* **Given task**
Each line below is to be written out in full, exactly as shown.

* **Input data**

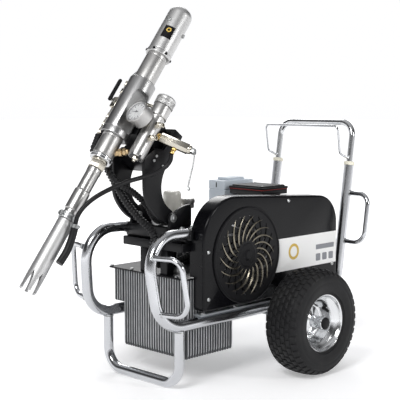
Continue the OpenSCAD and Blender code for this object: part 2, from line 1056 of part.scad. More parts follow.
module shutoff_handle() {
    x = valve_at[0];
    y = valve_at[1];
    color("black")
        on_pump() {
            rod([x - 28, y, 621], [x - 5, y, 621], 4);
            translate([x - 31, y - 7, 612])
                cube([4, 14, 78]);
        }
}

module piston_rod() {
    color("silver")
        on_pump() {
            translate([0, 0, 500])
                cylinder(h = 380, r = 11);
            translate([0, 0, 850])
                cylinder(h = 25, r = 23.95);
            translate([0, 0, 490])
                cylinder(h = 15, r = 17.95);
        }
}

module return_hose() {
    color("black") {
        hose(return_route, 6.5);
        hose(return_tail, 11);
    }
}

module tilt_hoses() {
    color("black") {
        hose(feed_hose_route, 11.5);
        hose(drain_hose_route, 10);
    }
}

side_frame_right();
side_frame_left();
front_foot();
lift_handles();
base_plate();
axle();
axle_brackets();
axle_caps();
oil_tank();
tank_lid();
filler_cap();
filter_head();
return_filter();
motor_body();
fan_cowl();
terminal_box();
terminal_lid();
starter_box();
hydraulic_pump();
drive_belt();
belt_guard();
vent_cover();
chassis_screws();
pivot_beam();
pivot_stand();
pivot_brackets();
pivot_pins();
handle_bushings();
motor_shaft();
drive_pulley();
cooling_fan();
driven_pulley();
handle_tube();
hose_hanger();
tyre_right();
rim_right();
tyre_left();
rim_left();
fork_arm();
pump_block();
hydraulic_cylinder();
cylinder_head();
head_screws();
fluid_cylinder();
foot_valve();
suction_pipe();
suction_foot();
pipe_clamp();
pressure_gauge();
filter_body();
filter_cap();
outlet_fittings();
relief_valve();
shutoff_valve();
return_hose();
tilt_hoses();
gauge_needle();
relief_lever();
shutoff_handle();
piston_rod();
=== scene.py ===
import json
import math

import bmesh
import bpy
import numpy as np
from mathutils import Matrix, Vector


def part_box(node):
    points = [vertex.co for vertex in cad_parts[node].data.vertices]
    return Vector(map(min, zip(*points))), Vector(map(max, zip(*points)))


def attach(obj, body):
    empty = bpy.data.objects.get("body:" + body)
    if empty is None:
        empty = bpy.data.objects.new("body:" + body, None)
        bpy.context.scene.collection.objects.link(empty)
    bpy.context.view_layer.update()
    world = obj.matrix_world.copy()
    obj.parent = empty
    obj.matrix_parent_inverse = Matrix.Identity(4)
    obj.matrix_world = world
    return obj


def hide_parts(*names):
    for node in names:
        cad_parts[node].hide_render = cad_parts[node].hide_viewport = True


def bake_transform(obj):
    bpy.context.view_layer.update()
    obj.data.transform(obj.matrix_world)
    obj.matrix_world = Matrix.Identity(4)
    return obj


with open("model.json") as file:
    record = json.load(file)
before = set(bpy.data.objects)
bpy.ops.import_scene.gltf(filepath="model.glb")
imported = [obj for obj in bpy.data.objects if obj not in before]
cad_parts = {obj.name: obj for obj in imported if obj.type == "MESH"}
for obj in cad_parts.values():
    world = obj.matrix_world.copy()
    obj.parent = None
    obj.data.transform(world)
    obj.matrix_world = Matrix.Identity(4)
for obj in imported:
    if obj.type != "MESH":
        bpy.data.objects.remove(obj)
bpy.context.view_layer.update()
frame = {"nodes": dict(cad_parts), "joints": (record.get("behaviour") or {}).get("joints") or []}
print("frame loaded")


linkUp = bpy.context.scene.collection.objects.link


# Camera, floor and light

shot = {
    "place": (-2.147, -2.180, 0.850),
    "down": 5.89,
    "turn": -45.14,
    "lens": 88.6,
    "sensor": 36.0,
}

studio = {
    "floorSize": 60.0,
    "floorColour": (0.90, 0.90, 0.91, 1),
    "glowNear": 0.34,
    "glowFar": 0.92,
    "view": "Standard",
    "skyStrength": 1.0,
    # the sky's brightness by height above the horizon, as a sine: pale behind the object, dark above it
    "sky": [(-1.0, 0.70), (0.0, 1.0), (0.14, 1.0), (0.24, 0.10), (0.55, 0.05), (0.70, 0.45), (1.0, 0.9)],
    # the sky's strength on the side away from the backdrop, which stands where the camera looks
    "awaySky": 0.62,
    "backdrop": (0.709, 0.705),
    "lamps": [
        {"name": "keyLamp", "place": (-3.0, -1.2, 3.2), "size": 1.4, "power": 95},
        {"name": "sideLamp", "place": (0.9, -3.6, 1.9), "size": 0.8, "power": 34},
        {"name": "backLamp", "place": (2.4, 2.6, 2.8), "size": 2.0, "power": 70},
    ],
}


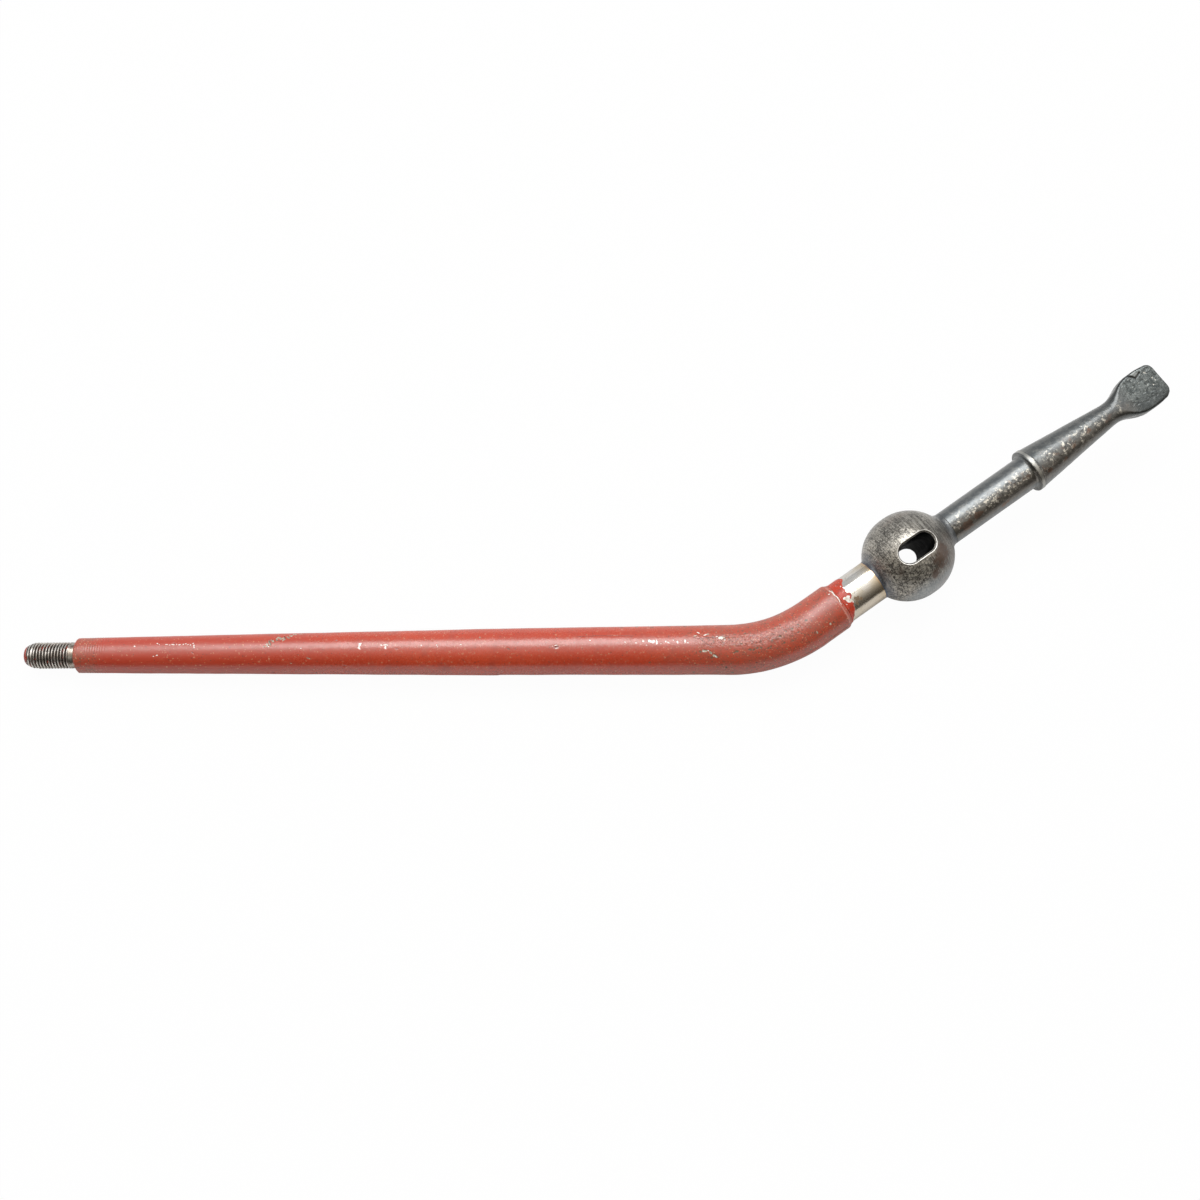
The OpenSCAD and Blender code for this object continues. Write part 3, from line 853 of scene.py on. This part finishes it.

* **Result of this exercise**
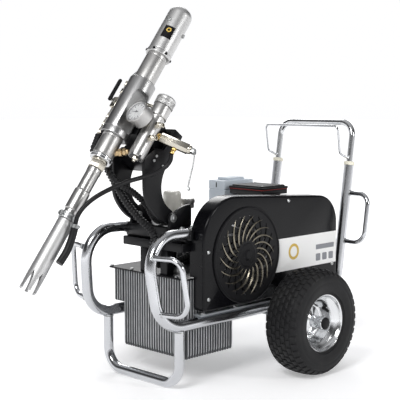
Continue the OpenSCAD and Blender code for this object: part 2, from line 1056 of part.scad. More parts follow.
module shutoff_handle() {
    x = valve_at[0];
    y = valve_at[1];
    color("black")
        on_pump() {
            rod([x - 28, y, 621], [x - 5, y, 621], 4);
            translate([x - 31, y - 7, 612])
                cube([4, 14, 78]);
        }
}

module piston_rod() {
    color("silver")
        on_pump() {
            translate([0, 0, 500])
                cylinder(h = 380, r = 11);
            translate([0, 0, 850])
                cylinder(h = 25, r = 23.95);
            translate([0, 0, 490])
                cylinder(h = 15, r = 17.95);
        }
}

module return_hose() {
    color("black") {
        hose(return_route, 6.5);
        hose(return_tail, 11);
    }
}

module tilt_hoses() {
    color("black") {
        hose(feed_hose_route, 11.5);
        hose(drain_hose_route, 10);
    }
}

side_frame_right();
side_frame_left();
front_foot();
lift_handles();
base_plate();
axle();
axle_brackets();
axle_caps();
oil_tank();
tank_lid();
filler_cap();
filter_head();
return_filter();
motor_body();
fan_cowl();
terminal_box();
terminal_lid();
starter_box();
hydraulic_pump();
drive_belt();
belt_guard();
vent_cover();
chassis_screws();
pivot_beam();
pivot_stand();
pivot_brackets();
pivot_pins();
handle_bushings();
motor_shaft();
drive_pulley();
cooling_fan();
driven_pulley();
handle_tube();
hose_hanger();
tyre_right();
rim_right();
tyre_left();
rim_left();
fork_arm();
pump_block();
hydraulic_cylinder();
cylinder_head();
head_screws();
fluid_cylinder();
foot_valve();
suction_pipe();
suction_foot();
pipe_clamp();
pressure_gauge();
filter_body();
filter_cap();
outlet_fittings();
relief_valve();
shutoff_valve();
return_hose();
tilt_hoses();
gauge_needle();
relief_lever();
shutoff_handle();
piston_rod();
=== scene.py ===
import json
import math

import bmesh
import bpy
import numpy as np
from mathutils import Matrix, Vector


def part_box(node):
    points = [vertex.co for vertex in cad_parts[node].data.vertices]
    return Vector(map(min, zip(*points))), Vector(map(max, zip(*points)))


def attach(obj, body):
    empty = bpy.data.objects.get("body:" + body)
    if empty is None:
        empty = bpy.data.objects.new("body:" + body, None)
        bpy.context.scene.collection.objects.link(empty)
    bpy.context.view_layer.update()
    world = obj.matrix_world.copy()
    obj.parent = empty
    obj.matrix_parent_inverse = Matrix.Identity(4)
    obj.matrix_world = world
    return obj


def hide_parts(*names):
    for node in names:
        cad_parts[node].hide_render = cad_parts[node].hide_viewport = True


def bake_transform(obj):
    bpy.context.view_layer.update()
    obj.data.transform(obj.matrix_world)
    obj.matrix_world = Matrix.Identity(4)
    return obj


with open("model.json") as file:
    record = json.load(file)
before = set(bpy.data.objects)
bpy.ops.import_scene.gltf(filepath="model.glb")
imported = [obj for obj in bpy.data.objects if obj not in before]
cad_parts = {obj.name: obj for obj in imported if obj.type == "MESH"}
for obj in cad_parts.values():
    world = obj.matrix_world.copy()
    obj.parent = None
    obj.data.transform(world)
    obj.matrix_world = Matrix.Identity(4)
for obj in imported:
    if obj.type != "MESH":
        bpy.data.objects.remove(obj)
bpy.context.view_layer.update()
frame = {"nodes": dict(cad_parts), "joints": (record.get("behaviour") or {}).get("joints") or []}
print("frame loaded")


linkUp = bpy.context.scene.collection.objects.link


# Camera, floor and light

shot = {
    "place": (-2.147, -2.180, 0.850),
    "down": 5.89,
    "turn": -45.14,
    "lens": 88.6,
    "sensor": 36.0,
}

studio = {
    "floorSize": 60.0,
    "floorColour": (0.90, 0.90, 0.91, 1),
    "glowNear": 0.34,
    "glowFar": 0.92,
    "view": "Standard",
    "skyStrength": 1.0,
    # the sky's brightness by height above the horizon, as a sine: pale behind the object, dark above it
    "sky": [(-1.0, 0.70), (0.0, 1.0), (0.14, 1.0), (0.24, 0.10), (0.55, 0.05), (0.70, 0.45), (1.0, 0.9)],
    # the sky's strength on the side away from the backdrop, which stands where the camera looks
    "awaySky": 0.62,
    "backdrop": (0.709, 0.705),
    "lamps": [
        {"name": "keyLamp", "place": (-3.0, -1.2, 3.2), "size": 1.4, "power": 95},
        {"name": "sideLamp", "place": (0.9, -3.6, 1.9), "size": 0.8, "power": 34},
        {"name": "backLamp", "place": (2.4, 2.6, 2.8), "size": 2.0, "power": 70},
    ],
}


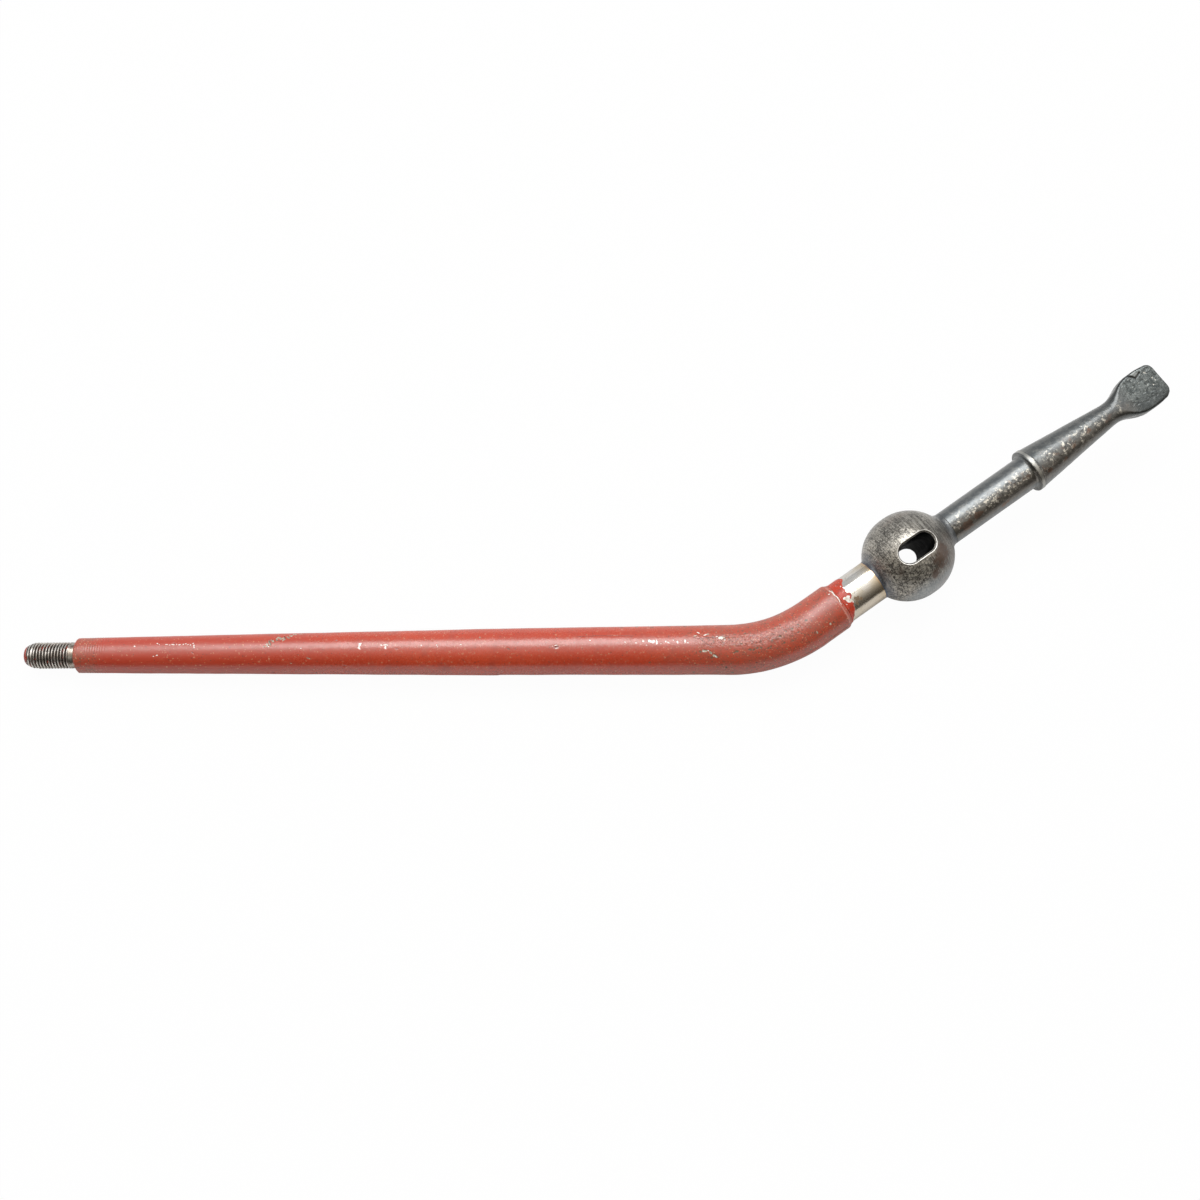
The OpenSCAD and Blender code for this object continues. Write part 3, from line 853 of scene.py on. This part finishes it.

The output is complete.